Can you think of any areas where you are shrinking back from confrontation at the expense of your goals?

Nehemiah: Leading By Encouragement

In Uncategorized on March 1, 2010 at 11:56 pm

Facing down an army of people who want you dead is never easy. I say this not from experience but simply from being human; no one wants to be killed. When Nehemiah set up his plan for defending his followers he looked out over the people and said:

Do not be afraid of them. Remember the Lord, who is great and awesome, and fight for your brothers, your sons, your daughters, your wives, and your homes. 4:14

I think Nehemiah saw fear in the people and sought out a way to encourage them to fight. We don’t know if he gave a longer speech than this single recorded verse. My guess is that he didn’t since they were not all gathered in the same place but were spread out in various locations in the city. I think he probably traveled from place to place repeating his encouragement. If you were going to war what more would you want to hear than:

  • Remember the Lord – remember his promise to you and remember his power to fulfill it
  • The Lord is great and awesome – he is for you and not against you
  • Fight for your brothers, sons, daughters, wives – we are most motivated when we know our cause is bigger than ourselves
  • Fight for your homes – this is your land, your very life, fight for it!

I think this is a great way of encouraging the people who are following you. Leaders should always point their people back to God and appeal to the selflessness of doing something for the ones you love. Nehemiah gave them a plan and the tools they needed and now they are encouraged to carry it out.

Is your plan struggling to gain momentum? Could be that your people are discouraged or fearful of the possible outcomes. How can you encourage them in what they are doing?
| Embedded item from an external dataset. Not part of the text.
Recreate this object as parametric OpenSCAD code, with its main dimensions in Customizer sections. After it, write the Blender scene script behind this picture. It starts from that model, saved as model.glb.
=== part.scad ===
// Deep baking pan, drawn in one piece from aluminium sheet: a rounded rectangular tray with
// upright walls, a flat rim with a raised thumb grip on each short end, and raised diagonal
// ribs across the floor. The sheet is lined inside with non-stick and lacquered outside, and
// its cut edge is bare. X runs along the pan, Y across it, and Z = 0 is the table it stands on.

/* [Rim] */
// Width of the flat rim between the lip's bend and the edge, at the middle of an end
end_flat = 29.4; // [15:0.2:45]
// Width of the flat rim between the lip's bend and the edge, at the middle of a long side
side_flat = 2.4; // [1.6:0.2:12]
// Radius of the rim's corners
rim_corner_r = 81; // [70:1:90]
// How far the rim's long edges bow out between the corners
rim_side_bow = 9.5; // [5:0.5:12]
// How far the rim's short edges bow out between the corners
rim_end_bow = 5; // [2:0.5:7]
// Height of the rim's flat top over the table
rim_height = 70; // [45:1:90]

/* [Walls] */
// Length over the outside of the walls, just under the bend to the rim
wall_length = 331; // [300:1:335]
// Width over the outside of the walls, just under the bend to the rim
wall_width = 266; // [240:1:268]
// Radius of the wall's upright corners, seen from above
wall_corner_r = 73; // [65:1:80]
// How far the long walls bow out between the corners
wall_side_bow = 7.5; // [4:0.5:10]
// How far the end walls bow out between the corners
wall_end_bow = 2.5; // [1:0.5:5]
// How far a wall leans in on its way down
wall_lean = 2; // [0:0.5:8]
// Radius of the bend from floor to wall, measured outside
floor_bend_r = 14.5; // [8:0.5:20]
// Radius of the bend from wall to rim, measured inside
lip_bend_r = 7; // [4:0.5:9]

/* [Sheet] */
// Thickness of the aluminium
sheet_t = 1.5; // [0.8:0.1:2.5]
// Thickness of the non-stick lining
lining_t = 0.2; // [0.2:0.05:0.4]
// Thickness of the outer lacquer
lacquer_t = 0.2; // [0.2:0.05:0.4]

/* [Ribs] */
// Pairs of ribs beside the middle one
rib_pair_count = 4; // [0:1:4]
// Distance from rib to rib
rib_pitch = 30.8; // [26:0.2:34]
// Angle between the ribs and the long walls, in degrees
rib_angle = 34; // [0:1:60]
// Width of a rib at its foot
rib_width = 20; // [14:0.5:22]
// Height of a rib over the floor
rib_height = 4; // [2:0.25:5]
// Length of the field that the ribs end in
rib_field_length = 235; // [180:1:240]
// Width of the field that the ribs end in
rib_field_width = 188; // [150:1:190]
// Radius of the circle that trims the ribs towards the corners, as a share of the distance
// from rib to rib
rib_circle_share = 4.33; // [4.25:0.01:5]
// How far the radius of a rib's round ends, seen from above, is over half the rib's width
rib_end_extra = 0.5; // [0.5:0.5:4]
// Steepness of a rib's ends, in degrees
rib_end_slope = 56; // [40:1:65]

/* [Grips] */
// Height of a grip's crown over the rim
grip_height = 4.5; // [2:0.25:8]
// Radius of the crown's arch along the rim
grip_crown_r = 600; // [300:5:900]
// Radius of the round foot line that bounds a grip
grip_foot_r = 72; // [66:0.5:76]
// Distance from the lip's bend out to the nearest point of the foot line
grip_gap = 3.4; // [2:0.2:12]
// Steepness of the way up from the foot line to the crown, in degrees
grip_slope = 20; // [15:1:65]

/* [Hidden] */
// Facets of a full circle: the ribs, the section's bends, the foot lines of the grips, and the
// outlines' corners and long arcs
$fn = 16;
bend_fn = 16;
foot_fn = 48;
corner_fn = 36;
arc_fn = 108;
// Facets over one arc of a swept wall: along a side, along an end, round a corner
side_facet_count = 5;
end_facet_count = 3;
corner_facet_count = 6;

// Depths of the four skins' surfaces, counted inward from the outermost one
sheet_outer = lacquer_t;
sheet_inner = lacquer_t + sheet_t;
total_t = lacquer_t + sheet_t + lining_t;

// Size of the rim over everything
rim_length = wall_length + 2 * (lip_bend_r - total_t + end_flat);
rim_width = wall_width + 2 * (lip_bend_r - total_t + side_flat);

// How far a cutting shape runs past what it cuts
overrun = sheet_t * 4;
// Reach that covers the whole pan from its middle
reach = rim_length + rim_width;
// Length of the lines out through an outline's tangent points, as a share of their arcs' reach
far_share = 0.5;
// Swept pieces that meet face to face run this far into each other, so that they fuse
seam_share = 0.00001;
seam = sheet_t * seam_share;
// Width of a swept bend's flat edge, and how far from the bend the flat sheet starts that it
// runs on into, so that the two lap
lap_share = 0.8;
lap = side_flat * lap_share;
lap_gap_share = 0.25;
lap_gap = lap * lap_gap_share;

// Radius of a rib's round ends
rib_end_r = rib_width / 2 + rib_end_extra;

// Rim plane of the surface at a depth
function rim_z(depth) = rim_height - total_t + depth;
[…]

Nehemiah: Distractions, Part 2

In Uncategorized on February 26, 2010 at 12:41 pm

Most distractions can be ignored (see part 1); others must be dealt with.

Know When To Fight

The first distraction was simply verbal so Nehemiah reaffirmed and restated his goal (get the wall built) and moved on. The second directly threatened the goal. An army was assembled to fight against the workers. This one had to be dealt with or else work would have stopped.
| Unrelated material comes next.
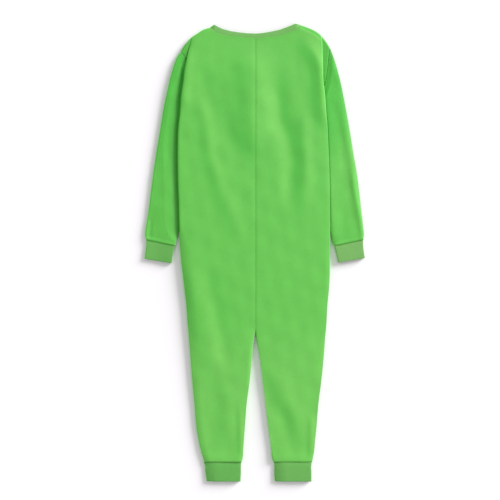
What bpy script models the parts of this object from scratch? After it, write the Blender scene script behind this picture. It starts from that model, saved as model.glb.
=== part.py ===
"""A one-piece pyjama suit in brushed sweat jersey, laid flat on its front with its back up.

+X is towards the wearer's right, +Y towards the neck and +Z up, with the floor at Z = 0. The tables are in
millimetres: "out" is the distance sideways from the centre seam and "down" the distance below the higher neck
point, so a maker can read them off the garment. Each panel is a sheet lofted through its rows and given its
wall by Solidify. The back panels lie over the front ones with air between, and the body's side edges lie over
the inner edges of the sleeves.
"""

import math
from collections import namedtuple

import bpy
import numpy as np

LEFT, RIGHT = -1, 1  # the wearer's sides, and the way each runs along X

# Cloth and seams, mm
JERSEY = 1.8  # brushed sweat jersey of the panels and sleeves
RIB = 2.2  # folded 1 x 1 rib of the cuffs and the neckband
SEAM_GAP = 0.3  # between the edges of two pieces sewn together
LIP = 0.65  # from the level where the back and front edges meet to either edge

# The whole garment, mm
LENGTH = 1449.0  # higher neck point to ankle hem
SEAM_X = 1.3  # the centre seam lies this far to the right of the middle of the box
CROTCH = 973.0  # down
HEM = 1388.0  # down, where the legs end at their cuffs

# Rounding of the layers at their folded edges, mm in from the edge
TOP_REACH = 18.0
TOP_STEPS = (0.0, 0.1, 3.5, 18.0)
FLOOR_REACH = 8.0
FLOOR_STEPS = (0.0, 0.1, 2.5, 8.0)
BACK_LEVEL_STEPS = (0.0, 6.0, 12.0, 18.0)  # the same columns where they follow a level centre seam
FRONT_LEVEL_STEPS = (0.0, 3.0, 5.5, 8.0)
LEG_AHEAD = 60.0  # above the crotch, where the columns begin to close up for the inner folds
LEG_BLEND = 55.0
ROW_APART = 5.0  # between the last row along the armhole and the next level row

# Neck opening. share: of the half width; seam and edge: down to the band's seam and to its free edge
Neck = namedtuple("Neck", "share seam_left seam_right edge_left edge_right")
NECK = [
    Neck(0.00, 46.5, 46.5, 31.5, 31.5),
    Neck(0.20, 44.0, 44.0, 30.3, 29.5),
    Neck(0.40, 41.5, 41.0, 27.6, 25.0),
    Neck(0.60, 38.5, 35.5, 23.5, 19.5),
    Neck(0.80, 31.5, 27.0, 16.5, 10.5),
    Neck(0.91, 24.5, 20.0, 9.5, 4.5),
    Neck(1.00, 12.0, 4.0, 3.0, 0.0),
]
NECK_SEAM_HALF = 143.0
NECK_EDGE_HALF = {LEFT: 130.5, RIGHT: 127.0}
FRONT_NECK_DROP = 62.0  # how much lower the front of the neck lies at its middle
FRONT_NECK_POWER = 2.2
BAND_STEPS = (0.0, 0.35, 0.7, 1.0)  # shares of the band's width
BAND_GAP = 0.5  # up and in from the panels' seam, which leaves the seam gap where the seam runs steep
NECK_COLUMNS = (0.35, 0.60, 0.80, 0.91, 0.97, 1.0)  # shares where the back and the band have points in common
FRONT_NECK_COLUMNS = (0.40, 0.75, 0.93, 1.0)  # the same for the front

# Shoulder line from the band's free edge to the tip of the armhole
Shoulder = namedtuple("Shoulder", "left down_left right down_right")
SHOULDER = [
    Shoulder(130.5, 3.0, 127.0, 0.0),
    Shoulder(143.0, 12.0, 143.0, 4.0),
    Shoulder(166.0, 19.0, 169.0, 13.0),
    Shoulder(185.0, 32.0, 194.0, 25.0),
    Shoulder(203.0, 44.0, 210.0, 38.0),
    Shoulder(215.0, 57.0, 221.0, 51.0),
    Shoulder(225.0, 70.0, 229.5, 63.0),
    Shoulder(232.0, 81.0, 234.0, 70.0),
    Shoulder(235.5, 90.5, 236.5, 76.0),
]

# Armhole seam from its tip to the underarm. It shows for a short way and then runs in under the side fold
Armhole = namedtuple("Armhole", "left down_left right down_right")
ARMHOLE = [
    Armhole(235.5, 90.5, 236.5, 76.0),
    Armhole(226.0, 101.0, 232.5, 101.0),
    Armhole(220.0, 110.0, 228.5, 139.0),
    Armhole(213.5, 146.0, 224.0, 171.0),
    Armhole(210.0, 209.0, 207.0, 232.0),
    Armhole(208.5, 272.0, 195.0, 272.0),
]
ARMHOLE_STEPS = (0.0, 0.1, 3.5, 9.0, 18.0, 30.0, 54.0, 82.0, 112.0, 142.0, 172.0)  # mm along it, for the rows
ARMHOLE_INNER_END = 245.0  # down, where the last of these rows meets the centre seam
ARMHOLE_EASE = 1.0  # the front panel's edge stands back this far from it
SLEEVE_GAP = 0.8  # and the sleeve this far out and down, which leaves the seam gap on the slant

# Where the front panel's edge climbs from the underarm over the sleeve to the side fold
Underarm = namedtuple("Underarm", "left right down middle")
UNDERARM = [
    Underarm(202.5, 189.0, 266.0, 262.0),
    Underarm(202.0, 188.5, 277.0, 275.0),
    Underarm(205.0, 191.5, 287.0, 286.0),
    Underarm(220.0, 206.0, 295.0, 296.0),
    Underarm(239.5, 226.0, 307.0, 307.0),
]

# Body and legs. side: the outer fold; inseam: the inner fold of each leg; rim: height of the side fold;
# loft: height of the back's outer face
Body = namedtuple("Body", "down left right inseam_left inseam_right rim loft")
BODY = [
    Body(101.0, 226.0, 232.5, 0.0, 0.0, 7.2, 15.5),
    Body(110.0, 220.0, 231.5, 0.0, 0.0, 8.4, 15.8),
    Body(125.0, 222.5, 230.0, 0.0, 0.0, 8.4, 16.0),
    Body(140.0, 225.3, 228.4, 0.0, 0.0, 8.4, 16.2),
    Body(170.0, 227.5, 224.1, 0.0, 0.0, 8.4, 16.6),
    Body(197.0, 230.0, 221.0, 0.0, 0.0, 8.4, 17.0),
    Body(240.0, 235.0, 221.5, 0.0, 0.0, 8.6, 17.3),
    Body(285.0, 238.6, 225.0, 0.0, 0.0, 10.5, 17.5),
    Body(307.0, 241.0, 227.0, 0.0, 0.0, 12.6, 17.5),
    Body(350.0, 244.0, 229.5, 0.0, 0.0, 12.6, 17.5),
    Body(400.0, 245.6, 232.3, 0.0, 0.0, 12.6, 17.5),
    Body(480.0, 244.7, 234.8, 0.0, 0.0, 12.6, 17.5),
    Body(560.0, 242.4, 236.2, 0.0, 0.0, 12.6, 17.5),
    Body(652.0, 240.0, 237.0, 0.0, 0.0, 12.2, 17.4),
    Body(678.0, 239.0, 237.0, 0.0, 0.0, 9.8, 17.3),
    Body(705.0, 238.0, 237.0, 0.0, 0.0, 7.6, 17.2),
    Body(735.0, 235.8, 236.8, 0.0, 0.0, 7.0, 17.1),
    Body(767.0, 232.3, 236.6, 0.0, 0.0, 7.0, 17.0),
    Body(824.0, 226.0, 235.0, 0.0, 0.0, 7.0, 16.8),
    Body(890.0, 218.2, 229.0, 0.0, 0.0, 7.0, 16.5),
    Body(955.0, 213.2, 225.2, 0.0, 0.0, 7.0, 16.0),
    Body(973.0, 211.5, 223.7, 0.0, 0.0, 7.0, 15.8),
    Body(995.0, 209.5, 221.5, 3.8, 3.8, 7.0, 15.5),
    Body(1052.0, 205.0, 217.4, 9.5, 14.6, 6.8, 15.0),
    Body(1128.0, 199.3, 209.8, 17.1, 24.4, 6.5, 14.5),
    Body(1204.0, 192.0, 200.3, 26.9, 34.2, 6.3, 14.0),
    Body(1280.0, 185.7, 193.9, 32.6, 43.1, 6.1, 13.6),
    Body(1318.0, 179.4, 190.1, 35.5, 48.2, 6.0, 13.3),
    Body(1350.0, 172.4, 187.3, 37.4, 52.0, 5.9, 13.0),
    Body(1375.0, 166.4, 183.5, 39.3, 53.9, 5.7, 12.4),
    Body(HEM, 161.0, 180.3, 43.4, 57.5, 5.5, 11.4),
]
NECK_LOFT = 11.5  # height of the back at the neckband
NECK_RISE = 60.0  # mm over which it rises to the back's height
SHOULDER_RIM = 6.2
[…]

Nehemiah did not change his goal though, he did not direct all of his energy towards fighting off an army. He kept the work going but reduced the load. The workers carried less so that they could carry a sword in one hand and a trowel in the other. By the way, this is where C. H. Spurgeon got the idea for his publication. Nehemiah also set up guards to keep watch, this took the pressure off the workers and also let the opposition know he was well defended. Finally, trumpeters were placed at each work location so that if they were attacked they could call for help.

There is something in common with all three of Nehemiah’s defenses: they focus on the work and not the problem. The workers were given weapons so they could fight if necessary but they didn’t have to concern themselves with it, they could focus on their job. Guards were set up so that the workers weren’t worried all the time about a surprise attack. Communication was put in place so that everyone would know that they were supported and not left on their own.
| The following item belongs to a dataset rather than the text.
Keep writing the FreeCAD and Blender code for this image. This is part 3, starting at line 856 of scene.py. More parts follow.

You can count on distractions coming up in your projects. Knowing which ones will keep you from completing your goal and which ones won’t is a very good skill to have. To really refine that skill you need to add the ability to deal with true distractions in a way that keeps the emphasis on the goal and the people working towards that goal.

Nehemiah: Prayer and God’s Sovereignty

In Uncategorized on February 23, 2010 at 1:12 pm

Nehemiah just found out that an army had formed and was on its way to kill anyone working towards the goal (get the wall built) and we read this:

4:9 – But we prayed to our God, and because of them we set up a guard against them day and night.

Earlier in the book though Nehemiah says:

2:20 – The God of heaven will give us success; therefore we His servants will arise and build

I find it so interesting that even though Nehemiah is absolutely convinced that the wall will be rebuilt, he still prays. Certainly if all of the labor is wiped out by this army the wall would not be rebuilt, so Nehemiah could safely assume that he is not in danger here. Why pray then? Some would say that this is a waste of time, if God has already planned out your success then keep moving ahead. No time to waste. All throughout Scripture though we see people praying for God to do what he has promised and it crescendos at the cross where we find Jesus praying for God’s will to be done.

God loves it when we pray back to him his own promises. It is found in the majority of prayers mentioned in the Bible. If you struggle with maintaining a consistent prayer life, give this a try: simply pray back to God his promises and recount the wonderful things he has done. It express our dependence on God which is ultimately what prayer really is.

Romans 8:1 “Therefore there is now no condemnation for those who are in Christ Jesus.”

And that’s a promise.

Nehemiah: Recognize People’s Efforts

In Uncategorized on February 17, 2010 at 6:48 pm

Nehemiah 3 chronicles all of the people who helped reach the goal: get the wall built. Why bother to write down and publish a list of all of the names of the people and families that worked on the wall though? Because that is relational managing. It lets people know that they are a part of something. That they are accomplishing a great work.

By keeping a record of who is doing what you are acknowledging people’s efforts and making them feel human. We want relational work, not cheap efforts. We want work that grows people, not just products. It reminds me of a great post on Martin Luther King Jr.’s leadership from Michael Hyatt. Michael says one way MLK Jr. lead well was by acknowledging the sacrifice of his followers.

There are plenty of ways to do this other than writing their name down in a book. Most of them only take a few minutes to do but the effects will be dramatic. Make sure it is public and includes details. Think of a few right now and make it a point to act on them soon.